The insult “Rump-fed ronyon” is the witch’s way of saying the sailor’s wife is well-fed. (Remember, when Macbeth and Banquo first meet the witches, Banquo exclaims, “What are these,/So withered and so wild in their attire.” Thin, ill-fed women were often accused of being witches.) A ronyon is a scabby creature and rump-fed means a large behind, but may also suggest that the woman is so well provided for that she can sit around from dawn to dusk munching on anything she likes. To avenge herself upon this well-fed woman for refusing to share her chestnuts, the witch plans to assault the woman’s husband while he’s at sea. The reference to a witch in a sieve would ring loudly in the ears of those familiar with their new King’s experience with the so-called North Berwick witches approximately sixteen years earlier.
Many believed that while a witch could assault a ship with a storm, she or he couldn’t actually sink one if the people on board were sufficiently devoted to God. Thus, Witch 1 says, “Though his bark (boat) cannot be lost,/Yet it shall be tempest-tossed.” Although witches allegedly possessed supernatural powers, “witch experts” claimed that God set limits on what they could and couldn’t do. After King James’s ship was supposedly assailed at sea, he became an “expert” on witchcraft and seven years later wrote a book on the subject called Daemonologie, which was used in many subsequent witch trials.
An earlier book on witchcraft, Malleus Maleficarum, known as the Hammer of the Witches and published in 1486, was used widely throughout Europe during the 16th and 17th centuries.
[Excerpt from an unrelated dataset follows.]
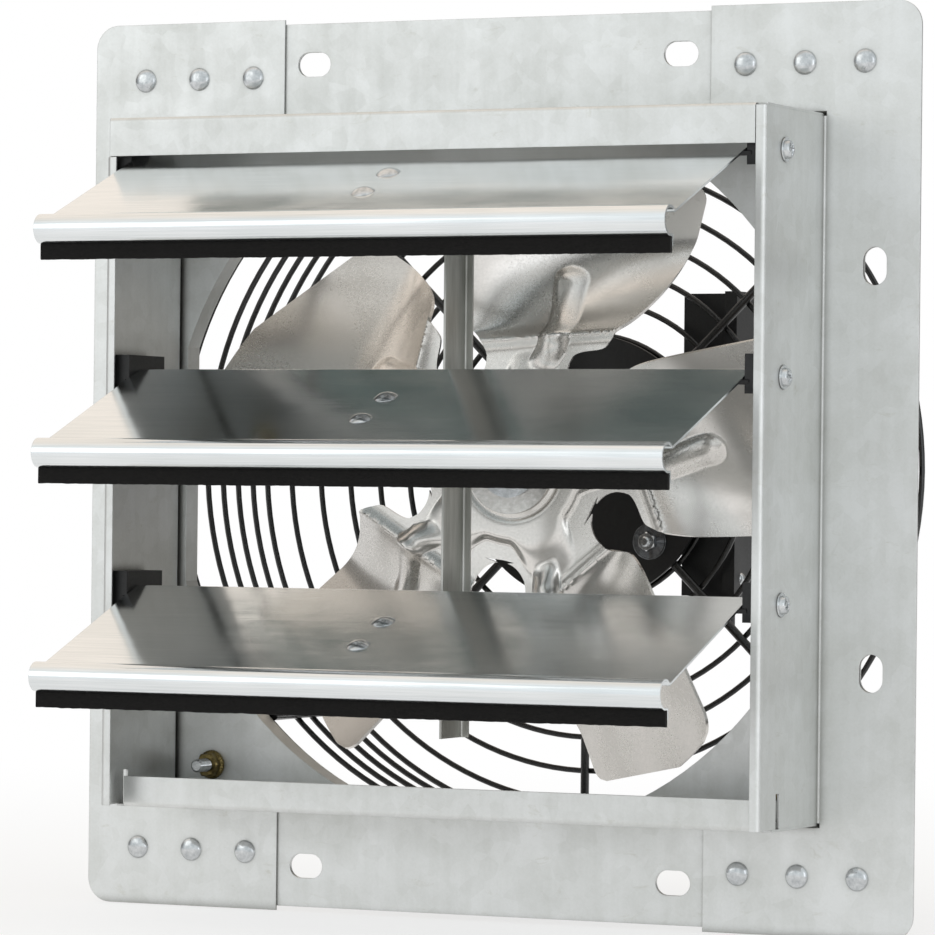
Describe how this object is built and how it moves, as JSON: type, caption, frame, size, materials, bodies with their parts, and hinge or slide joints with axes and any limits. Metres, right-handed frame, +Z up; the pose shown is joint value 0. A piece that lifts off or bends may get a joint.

It may have been consulted at the North Berwick witch trials.
In Act IV, Scene 1 the witches brew a wicked broth in a cauldron.
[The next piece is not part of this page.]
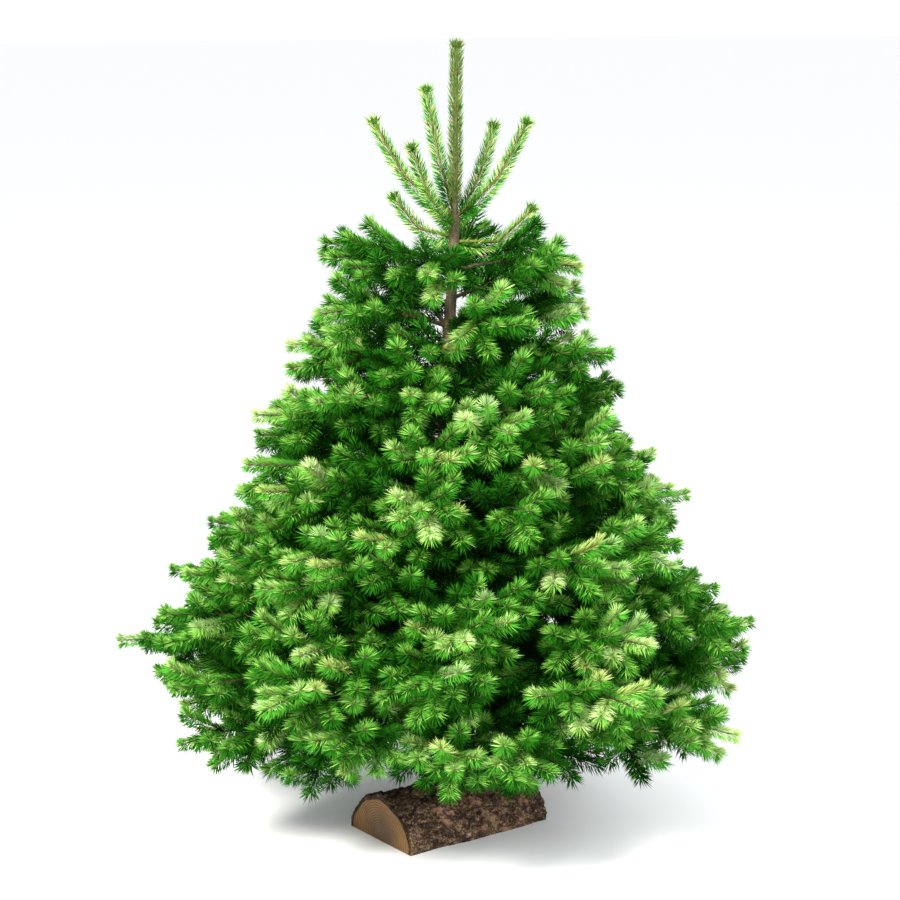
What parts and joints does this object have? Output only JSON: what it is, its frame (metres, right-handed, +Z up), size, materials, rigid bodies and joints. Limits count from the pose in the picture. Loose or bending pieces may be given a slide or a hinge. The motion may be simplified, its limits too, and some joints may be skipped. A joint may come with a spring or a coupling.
{
  "type": "christmas tree",
  "caption": "Cut fir, full and conical, with tiers of needled boughs round one straight trunk and upright shoots at its top. Its foot is set in a half log that lies flat side down.",
  "frame": {"origin": "middle of the half log's sawn underside, under the trunk", "axes": "+Z up the trunk, +X along the half log's length"},
  "size_m": [0.8574, 0.9256, 1.15],
  "materials": {
    "needles": "satin green needles",
    "fresh_needles": "satin yellow-green needles",
    "trunk_bark": "smooth grey-brown bark",
    "bough_bark": "smooth yellow-brown bark",
    "log_wood": "sawn wood with growth rings",
    "log_bark": "rough scaly bark"
  },
  "bodies": {
    "root": {"bough_lower_1": "bough_bark", "bough_lower_2": "bough_bark", "bough_lower_3": "bough_bark", "bough_lower_4": "bough_bark", "bough_lower_5": "bough_bark", "bough_lower_6": "bough_bark", "candle_1": "fresh_needles", "candle_2": "fresh_needles", "candle_3": "fresh_needles", "candle_4": "fresh_needles", "candle_5": "fresh_needles", "candle_6": "fresh_needles", "candle_7": "fresh_needles", "frond_eighth_1": "needles", "frond_eighth_2": "needles", "frond_eighth_3": "needles", "frond_eighth_4": "needles", "frond_fifth_1": "needles", "frond_fifth_2": "needles", "frond_fifth_3": "needles", "frond_fifth_4": "needles", "frond_fifth_5": "needles", "frond_fourth_1": "needles", "frond_fourth_2": "needles", "frond_fourth_3": "needles", "frond_fourth_4": "needles", "frond_fourth_5": "needles", "frond_lower_1": "needles", "frond_lower_2": "needles", "frond_lower_3": "needles", "frond_lower_4": "needles", "frond_lower_5": "needles", "frond_lower_6": "needles", "frond_ninth_1": "needles", "frond_ninth_2": "needles", "frond_ninth_3": "needles", "frond_ninth_4": "needles", "frond_seventh_1": "needles", "frond_seventh_2": "needles", "frond_seventh_3": "needles", "frond_seventh_4": "needles", "frond_sixth_1": "needles", "frond_sixth_2": "needles", "frond_sixth_3": "needles", "frond_sixth_4": "needles", "frond_skirt_1": "needles", "frond_skirt_2": "needles", "frond_skirt_3": "needles", "frond_skirt_4": "needles", "frond_skirt_5": "needles", "frond_skirt_6": "needles", "frond_third_1": "needles", "frond_third_2": "needles", "frond_third_3": "needles", "frond_third_4": "needles", "frond_third_5": "needles", "leader_needles": "fresh_needles", "log_bark": "log_bark", "log_wood": "log_wood", "trunk": "trunk_bark"}
  },
  "joints": []
}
WITCHES: Double double toil and trouble;
Fire burn and cauldron bubble.
The ingredients of their hell-broth include the usual toad, newt, snake, frog, and bat, but surprisingly the witches also toss in the body parts of non-Christians – “Nose of Turk, and Tartar’s lips.” Most shockingly they add the “finger of a birth-strangled babe.” According to Malleus Maleficarum (aka Hammer of the Witches) the ultimate goal of witches was to depopulate the Christian world and win souls for the devil. To achieve this end, it was believed witches murdered un-baptized infants so that they would go directly to hell.
For the same purpose, the Hammer of the Witches states “witches tried to prevent women from conceiving, or made them miscarry. ‘A third and fourth method of witchcraft is when they have failed to procure an abortion, and then either devour the child or offer it to the devil.’” (from “Cauldron of Chaos,” Macbeth and the Dark Ages). Not surprisingly Macbeth unwittingly helps the witches achieve their goal by murdering Macduff’s children.
The rest of this scene is examined in “Cauldron of Chaos,” in the NEXUS volume Macbeth and the Dark Ages.
*The Tiger was an English merchant ship that nearly sank in 1606 after a 567-day voyage.

QUESTIONS

QUESTIONS
- What book on witchcraft did King James I write (before becoming king of England?
- Explain James's view of the divine right of kings to rule and apply it to Macbeth.
- Who were the North Berwick witches and what is their connection to James I?
- What words in the play seem to have been inspired by the North Berwick witches?
- Witches were believed to have power to evoke storms. How did they supposedly do this?
- Why did the witches use body parts in their rituals in the play?
- What lines in the witch scenes suggest that the familiars Harpier, Paddock and Graymalkin are "divining familiars" that help the witches predict the future?
- Macbeth's first words echo the witches' line "Fair is foul and foul is fair." What does this suggest?
- Three witches give three different greetings to Macbeth. If you put yourself in Macbeth's shoes, how would the order of the greetings affect you?
- Banquo says to the witches: "If you can look into the seeds of time/And say which grain will grow and which will not,/Speak then to me…" Identify the metaphor in these lines. How do the witches "look into the seeds of time" according to the chapter "Cauldron of Chaos" in NEXUS? [If you do not have access to the NEXUS book Macbeth and the Dark Ages, you will need to track down other sources to answer this question.]
EXTRA CREDIT – Write an essay on WOMEN, MIDWIVES & WITCHCRAFT.
Have students explore the prejudice against women that was often at least partly behind accusations of witchcraft. As discussed in the NEXUS chapter, "Cauldron of Chaos," this prejudice was reinforced by Malleus Maleficarum, also known as "The Hammer of Witches," written in 1486, which states: "Women are intellectually like children" and "No one does more harm to the Catholic faith than midwives." In your essay you should address these questions: Were midwives often the targets of witch hunters? What evidence suggests this? What evidence refutes it? USE and CITE at least three sources besides "Cauldron of Chaos" in the Macbeth and the Dark Ages volume of NEXUS.